Release date: 21 December 2012

Venues: Key cities

Distributor: Sony Pictures

Director: Amy Berg

New Zealand/USA 2012

147 mins

A long haul, two-and-a-half-hour documentary that absolutely needs that length. Amy Berg’s film details the ‘West Memphis Three’ case from 1994, when three eight-year-old boys were found dead in Arkansas, in what was suspected by the police to be a case of satanic ritual abuse. Three likely teenage suspects were rounded up and tried. The film then follows events through the 18 years they spent in a supermax prison as clamour slowly grew to overturn a miscarriage of justice and set them free. The clamour first took the shape of the documentary Paradise Lost, which galvanised the likes of Henry Rollins and Eddie Vedder into campaigning and fund-raising for the long battle, and, more pertinently, gained the attention of producer Fran Walsh and director Peter Jackson, who got on board to bankroll investigations to produce new evidence, and demolish the prosecution’s case. This is a Wingnut film, produced by Walsh, Jackson, and Damien Echols, one of the WM3.
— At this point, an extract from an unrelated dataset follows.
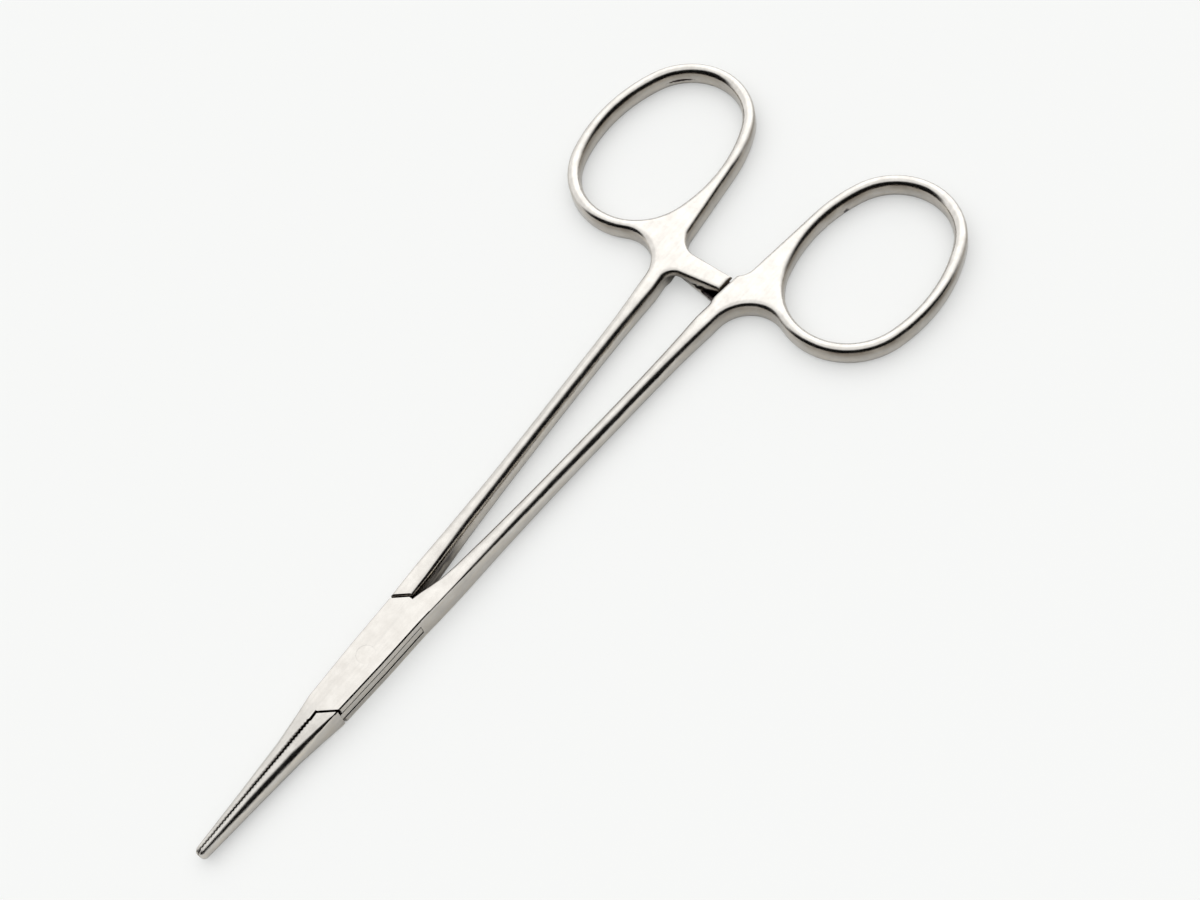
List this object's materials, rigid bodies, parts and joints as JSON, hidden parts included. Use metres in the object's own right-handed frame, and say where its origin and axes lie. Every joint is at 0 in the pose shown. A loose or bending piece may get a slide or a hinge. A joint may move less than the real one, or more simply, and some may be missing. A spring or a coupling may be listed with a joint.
{
  "type": "mosquito forceps",
  "caption": "Straight mosquito forceps with serrated jaws, a box lock, slim shanks, interlocking ratchet arms and oval finger rings.",
  "frame": {"origin": "on the pivot axis of the box lock, at the back face of the box", "axes": "+X runs along the instrument from the jaw tips to the finger rings, +Z is the front face's normal and points up as the forceps lies on its back, +Y completes the right-handed frame"},
  "size_m": [0.1256, 0.0566, 0.0038],
  "materials": {
    "female_steel": "fine satin, polished edges",
    "male_steel": "fine satin, polished edges",
    "pin_steel": "fine satin, ground flush"
  },
  "bodies": {
    "female": {"female_half": "female_steel", "joint_pin": "pin_steel"},
    "male": {"male_half": "male_steel"}
  },
  "joints": [
    {"name": "box_lock", "type": "hinge", "parent": "female", "child": "male", "pos_m": [0, 0, 0.0019], "axis": [0, 0, 1], "range_deg": [0, 70]}
  ]
}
Considering that, West of Memphis is fairly even-handed, giving voice to a fair few interviewees who still believe, or profess to believe, that the three teens committed the crime, but it’s clear where the film is coming from, and it’s difficult to argue with that perspective. The flimsiness of the original prosecution beggars belief: an alarmist conflation of dodgy ‘witnesses’, spurious medical evidence and the heavily coerced testimony of a borderline retarded teenager, it’s simultaneously blackly amusing and enraging to see it all torn apart. More enraging still is the state of Arkansas justice, where opportunities for retrial after retrial are denied for clearly political ends despite DNA evidence and new witnesses. One of the odder moments sees the campaigners praying for Judge Burnett’s bid to run for senator to succeed, purely so that he’ll no longer be in a position to stonewall.
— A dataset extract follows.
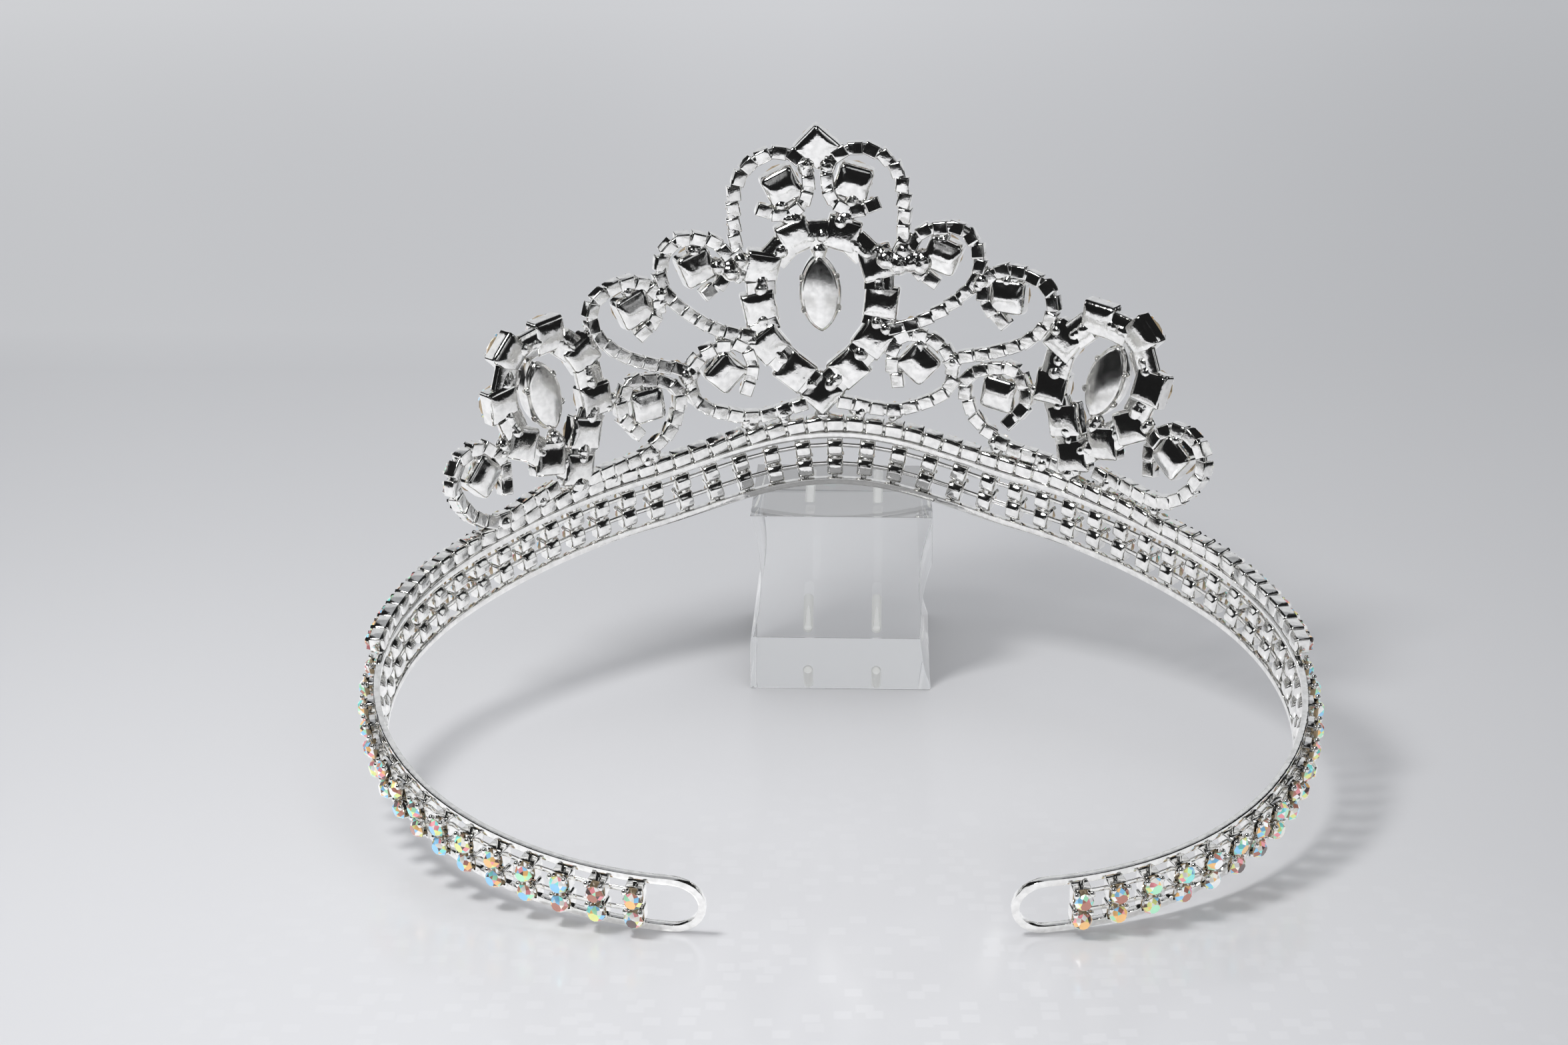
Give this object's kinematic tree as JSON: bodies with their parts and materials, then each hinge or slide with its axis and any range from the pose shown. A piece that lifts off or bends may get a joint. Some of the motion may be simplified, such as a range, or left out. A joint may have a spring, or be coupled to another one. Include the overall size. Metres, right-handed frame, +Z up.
{
  "type": "rhinestone tiara on an acrylic block stand",
  "caption": "Silver-tone tiara: open band of square stone cups, crest of curled scrolls and rings with pointed stones, resting on a clear block stand.",
  "frame": {"origin": "on the table, under the tiara's middle line, halfway along the block stand's foot", "axes": "+Z up, +Y the way the stones of the tiara's front face, +X to the right of someone who looks along +Y from inside the band"},
  "size_m": [0.1431, 0.1422, 0.0942],
  "materials": {
    "acrylic": "clear, polished",
    "silver_metal": "polished silver-tone plating",
    "crystal": "clear faceted crystal"
  },
  "bodies": {
    "root": {"stand": "acrylic", "tiara_metal": "silver_metal", "band_stones": "crystal", "crest_stones": "crystal", "oval_stones_left": "crystal", "oval_stones_right": "crystal", "ring_stone_1": "crystal", "ring_stone_2": "crystal", "ring_stone_3": "crystal", "ring_stone_4": "crystal", "ring_stone_5": "crystal", "ring_stone_6": "crystal", "ring_stone_7": "crystal", "ring_stone_8": "crystal", "ring_stone_9": "crystal", "ring_stone_10": "crystal", "ring_stone_11": "crystal", "finial_stone_left": "crystal", "finial_stone_right": "crystal", "upper_stone_left": "crystal", "upper_stone_right": "crystal", "outer_stone_left": "crystal", "outer_stone_right": "crystal", "side_stone_left": "crystal", "side_stone_right": "crystal", "foot_stone_left": "crystal", "foot_stone_right": "crystal", "end_stone_left": "crystal", "end_stone_right": "crystal", "finial_stone_top": "crystal", "navette_centre": "crystal", "navette_left": "crystal", "navette_right": "crystal"}
  },
  "joints": []
}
It’s a fascinating story, full of twists and turns, dark ironies and striking characters, and Berg’s film largely shapes it as a long march to justice. Ambiguities remain, however. The outcome of the campaign is highly unsatisfactory, a baffling piece of legal chicanery that means that the likeliest suspect (Terry Hobbs, stepfather to one of the boys) is never going to see a courtroom. There is a glossed-over element of the tale, when the makers of Paradise Lost 2 seem to have tried to finger the wrong man for the crimes, based partly on the same logic of the WM3 conviction (i.e., that he was kinda funny lookin’, being a mulleted redneck, rather than a goth). And we’ll probably never know what actually happened to those boys in 1994. It’s an indication of how weird and twisted the whole thing gets that the only time Terry Hobbs is placed on a witness stand to answer questions about the murders is as a result of his attempt to sue one of the Dixie Chicks.
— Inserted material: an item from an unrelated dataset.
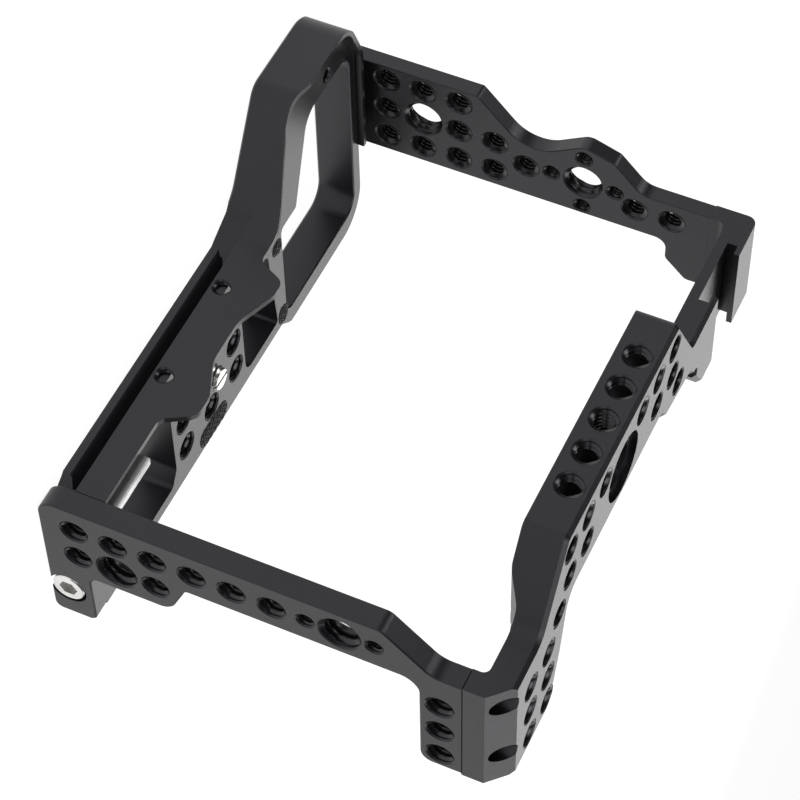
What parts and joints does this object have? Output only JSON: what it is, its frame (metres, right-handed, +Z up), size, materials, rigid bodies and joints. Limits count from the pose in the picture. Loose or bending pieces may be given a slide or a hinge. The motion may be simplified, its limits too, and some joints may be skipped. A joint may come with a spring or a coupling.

All of the key players are interviewed, and the unobtrusive soundtrack is by Nick Cave and Warren Ellis. I wish I could say it makes the locale look starkly beautiful, but it really doesn’t, a polyester-clad trailer park hellhole of foetid water and barren scrub. But you only have to spend a hundred and fifty minutes there. I was never bored, it’s very much recommended, but viewers should be warned that it contains a lot of distressing forensic footage. And a scene where a snapping turtle attacks a dead pig’s testicles. I’m not going to forget that in a hurry.